One of the first realizations that jumped out at me and made me aware that I was old was how men no longer acknowledge my existence. At best, they simply ignore me, and at worst, they look at me and quickly glance away.
Never having been a striking beauty, but being young enough to attract attention from the male population, I felt abandoned when men no longer flirted with me or gave me a quick wink. That soon was followed by pats on the shoulder, or a quick hug, or even a handshake as some man addressed me as “Ma’am.”
These days, men acknowledge my husband and call him the “tall drink of water” or “shorty,” but pay very little attention to me. One man, after greeting my husband, insulted me by asking: “And how are you doing, Grandma?” I was not that man’s grandma, or would I ever want to be, but saying so would just have provoked him, so I chose to smile and shake my head instead, and politely answered, “Just fine, Grandpa.”
Men don’t look at me, but toddlers and babies check me out all the time. There is something really flattering when a youngster smiles or plays peek-a-boo with me, and that child and I are not even acquainted. On the other hand, dogs almost always growl and refuse to give me a friendly wag. I suppose that is because they are closer to men than women and sense that I am not much of a friend.
Women seem to generally like me and will speak even when we barely know each other. I have learned from all this that grandmothers are accepted by everyone, and other women do not see a granny as a threat. So, there is some compensation to being an old woman.
However, there is little or no compensation when it comes to purchasing clothing. Because I am overweight and average height, I do not look okay in anything form-fitting or slinky. Who am I kidding? I look horrible in anything form-fitting, and slinky comes off as lots of muffin top and love handles.

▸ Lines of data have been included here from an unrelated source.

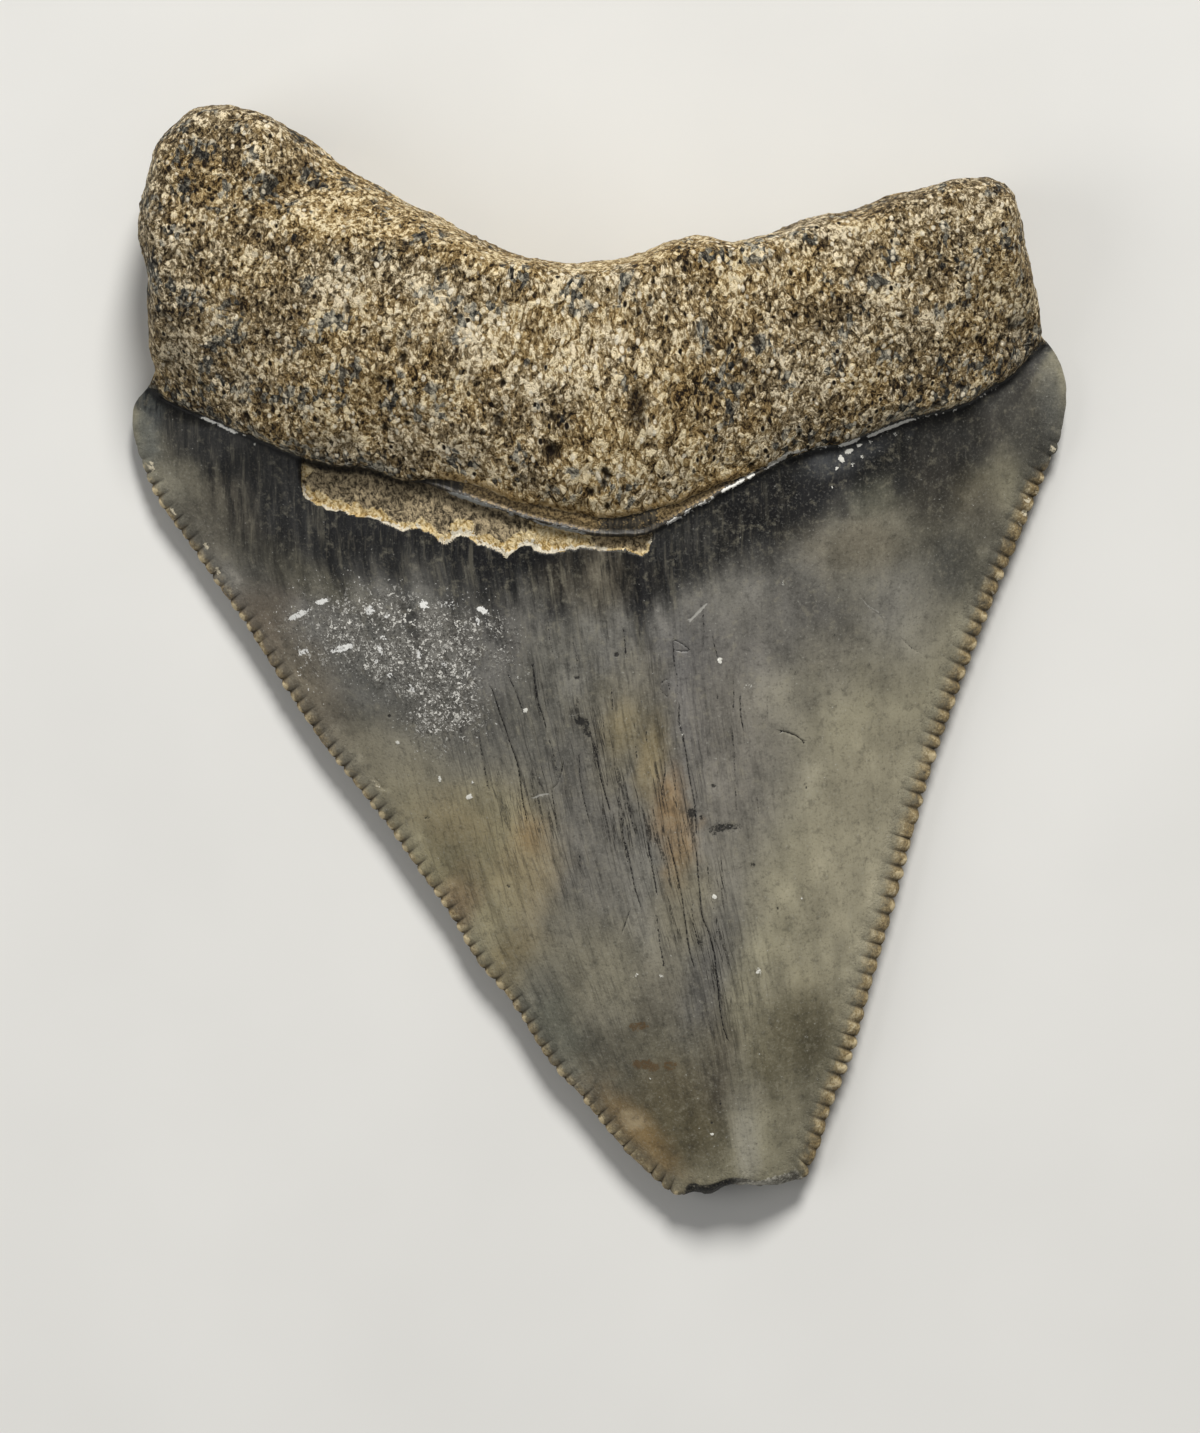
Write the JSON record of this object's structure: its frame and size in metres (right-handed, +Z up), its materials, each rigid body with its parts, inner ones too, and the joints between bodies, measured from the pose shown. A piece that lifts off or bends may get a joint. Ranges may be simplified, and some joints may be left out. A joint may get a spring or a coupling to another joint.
{
  "type": "fossil megalodon tooth",
  "caption": "Broad triangular fossil shark tooth with serrated edges and a two-lobed root, lying on its flat face for display.",
  "frame": {"origin": "centre of the tooth's bounding box in plan, at the height of the face that it lies on", "axes": "+X to the tooth's right as seen on its convex lingual face, +Y from the tip to the root, +Z up, out of the lingual face"},
  "size_m": [0.0468, 0.0542, 0.0107],
  "materials": {
    "fossil_tooth": "semi-gloss grey enamel, matt granular tan-brown root"
  },
  "bodies": {
    "root": {"tooth": "fossil_tooth"}
  },
  "joints": []
}
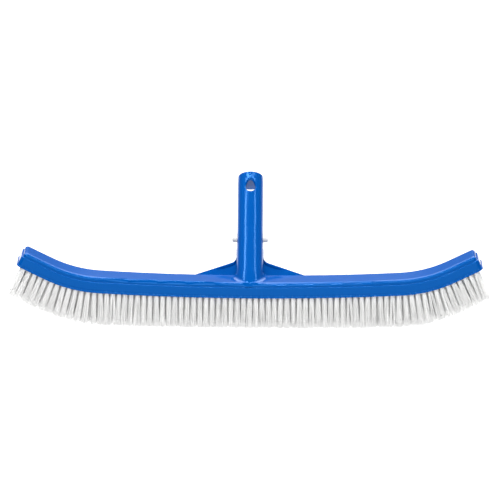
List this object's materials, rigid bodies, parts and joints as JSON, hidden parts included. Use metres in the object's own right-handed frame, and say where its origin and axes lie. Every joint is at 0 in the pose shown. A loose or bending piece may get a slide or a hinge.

I would like to buy something bright red, but red clothing for grandmothers usually comes in the form of an apron or smock. Jeans are definitely out, as are tights and leggings. Loose slacks with elastic waists are comfortable, but sometimes I wish that I could be comfortable in something a little more stylish. Comfort I have found is synonymous with dowdy, but hips, tummy, and lack of waistline equals elastic camouflage.
I guess I can’t have everything. I am in decent health, have all my own teeth, can learn new material, and remember what I learned yesterday, so I may be an old woman, but I am vertical and still here. If men don’t give me much attention anymore, I need to be satisfied that I have excellent eyesight and can notice them.